After April’s meeting, Stayton said he has been talking recently to his housemates about leaving the home that has kept him sober.
He’s nervous.
“Oxford is a part of who I am and they are the ones that got me clean and sober,” he said. “There’s a part of me that’s nervous that I’m moving on.”
He is stable in his recovery and feels the need to give another addict a chance at the same opportunity he had, he said.
Stayton leaving means there will be a brief vacancy, which has been rare recently, residents said.
Waiting lists are long and residents all say they feel terrible turning people away from the program that saved their lives.
Eric Simms has lived in an Oxford House for more than eight years, longer than anyone else in Port Angeles.
He said being in the program and helping others get clean has been the basis of his recovery. Helping others at Oxford House keeps him clean, Simms said.
“We interview people constantly - people from treatment centers, prison, people trying to get into recovery,” he said. “When I have to tell them ’you’ve been accepted, but we got to put you on a waiting list’ it breaks my heart, because that might be the one thing that sends them back out there.”
This hurts Simms, because he knows that if someone can stay in an Oxford House for a year without a relapse, they have a more than 80 percent chance of staying drug free, referring to a study that found only 13 percent of Oxford House residents relapsed.
His home has about two dozen people on its waiting list.
“We are saving and changing lives,” he said. “We have people in Oxford who are in school, who actually hold a job.”
It’s not uncommon for residents to make the president’s list or honor roll at Peninsula College, he said.
Among those residents is Jeffrey Haley, who recently made it on PC’s president’s list.
Haley had used drugs for 25 years and spent time in prison, but has been living at an Oxford House for the past seven months.
He said it’s difficult to even approach potential landlords about turning a rental into an Oxford House.
“When you think about renting to a bunch of recovering drug addicts, eh, that doesn’t sound good,” he said. “It’s hard to find housing to find landlords you can educate.”
What people don’t realize, he said, is that the houses have a zero-tolerance policy for drugs and alcohol and houses prefer to stay ahead on their bills.
Mike DeRousie, an Oxford House landlord, said it’s difficult to find renters as good as the Oxford House residents.
The house he rents to is ahead on their rent, keeps their yard tidy and handles most problems themselves, he said.
“Really, a landlord couldn’t ask for much more,” he said, calling it not only a good investment in the rental market, but also a good investment in the community.
DeRousie said purchasing the house was mostly his wife’s idea. They knew someone in recovery and wanted to do something to help others trying to get off drugs.

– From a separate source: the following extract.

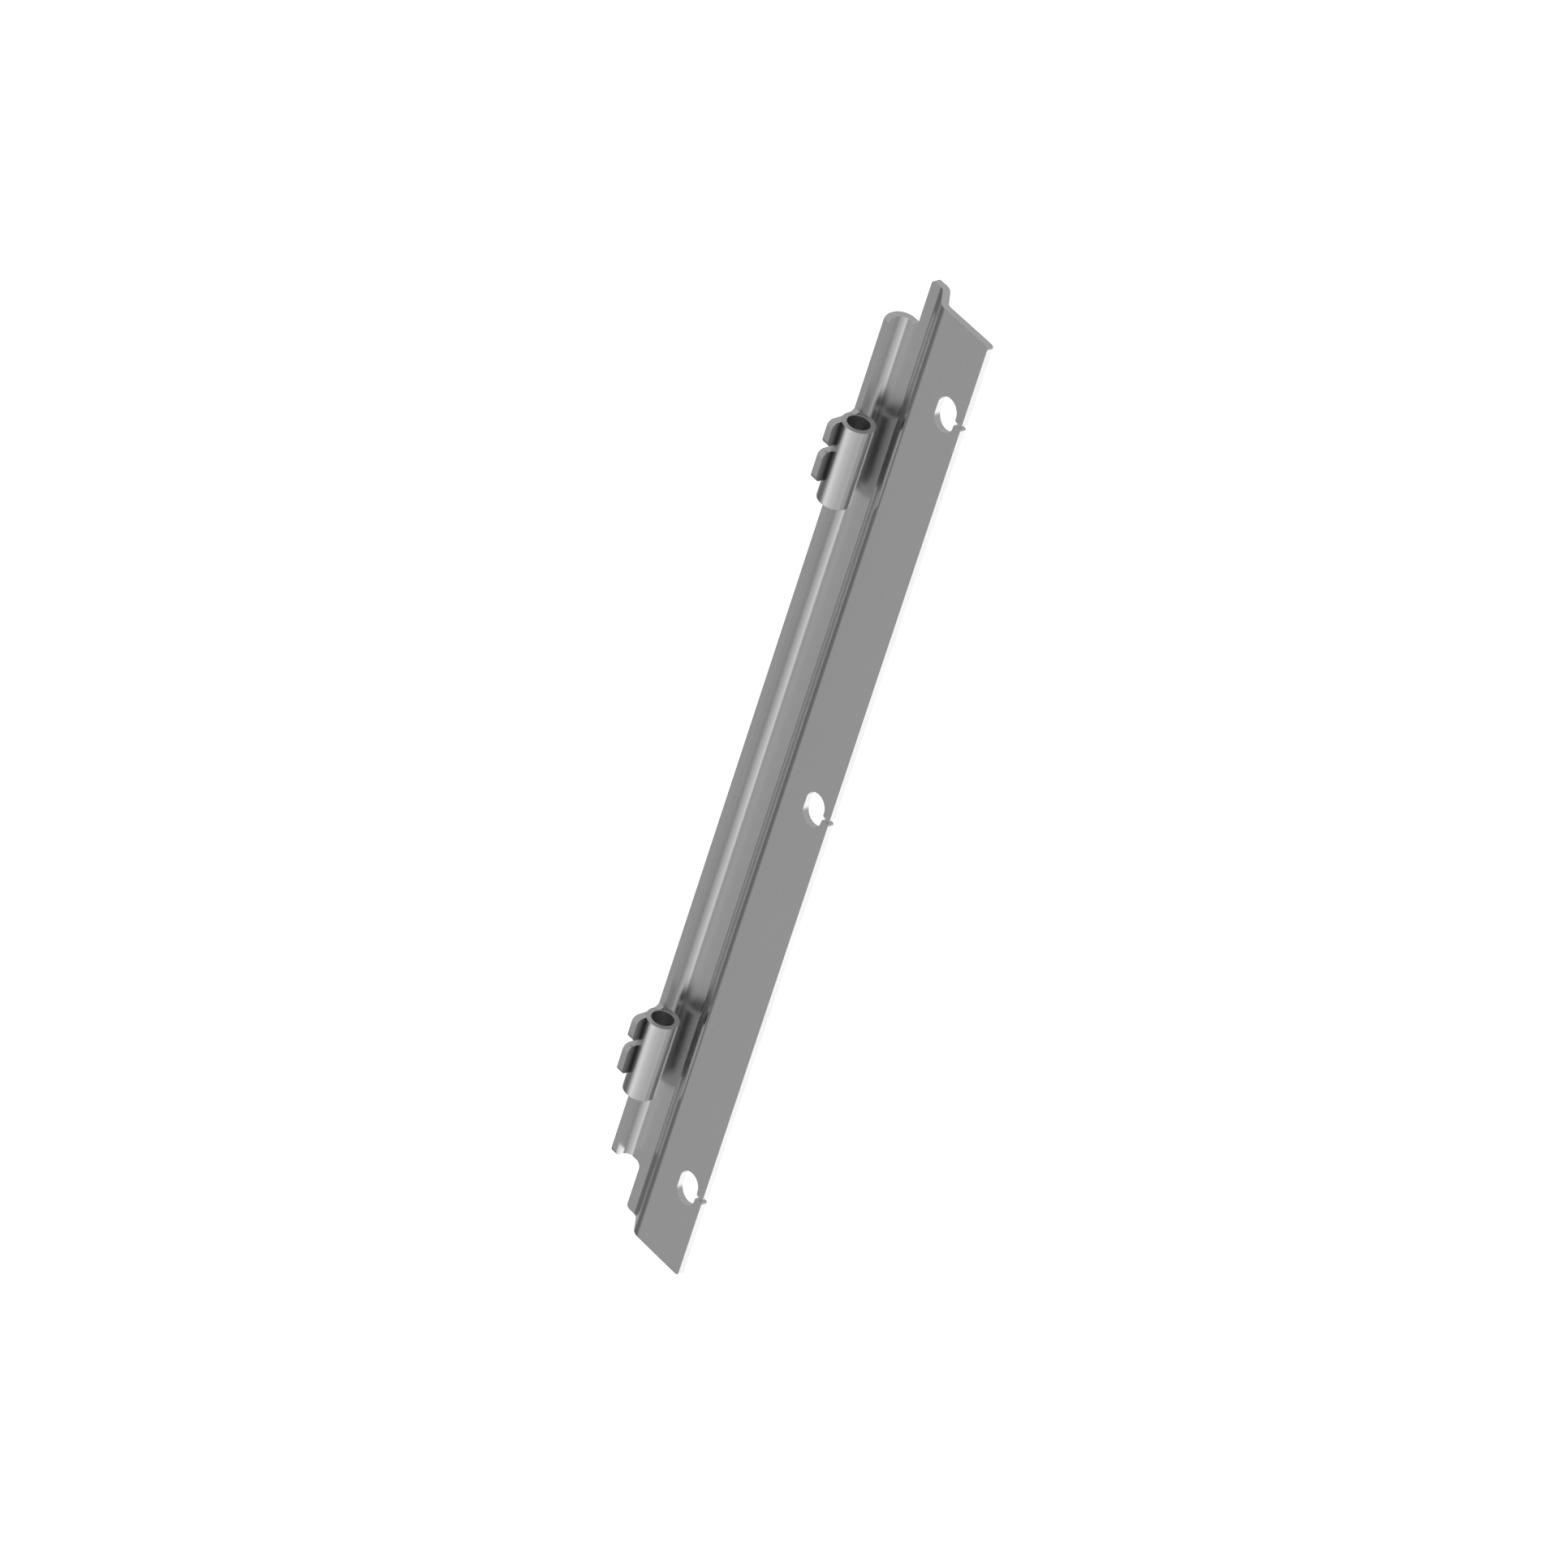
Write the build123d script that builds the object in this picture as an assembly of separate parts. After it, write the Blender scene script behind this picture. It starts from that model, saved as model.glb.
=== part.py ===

“One of the best things for an addict is being around other people who are clean and going through the same thing,” he said.
For Amy Redner, who has lived at Oxford House for much of the past year, it’s being around others going through the same situation that has helped her stay clean since Jan. 14, 2016.
“The women in Oxford have taught me things I didn’t learn growing up,” she said. “They taught me how to be responsible, accountable and reliable.”
She is the treasurer at her house and is responsible for taking care of the house’s bills, something she didn’t know how to do until she moved to Oxford.
She said Oxford House residents showed her love and cared for her when it seemed like nobody else would.
Redner wants to help others get into recovery, but is saddened that there aren’t enough houses in the area.
“I know where they are coming from,” he said.
“I know how big of a difference Oxford could make,” he said.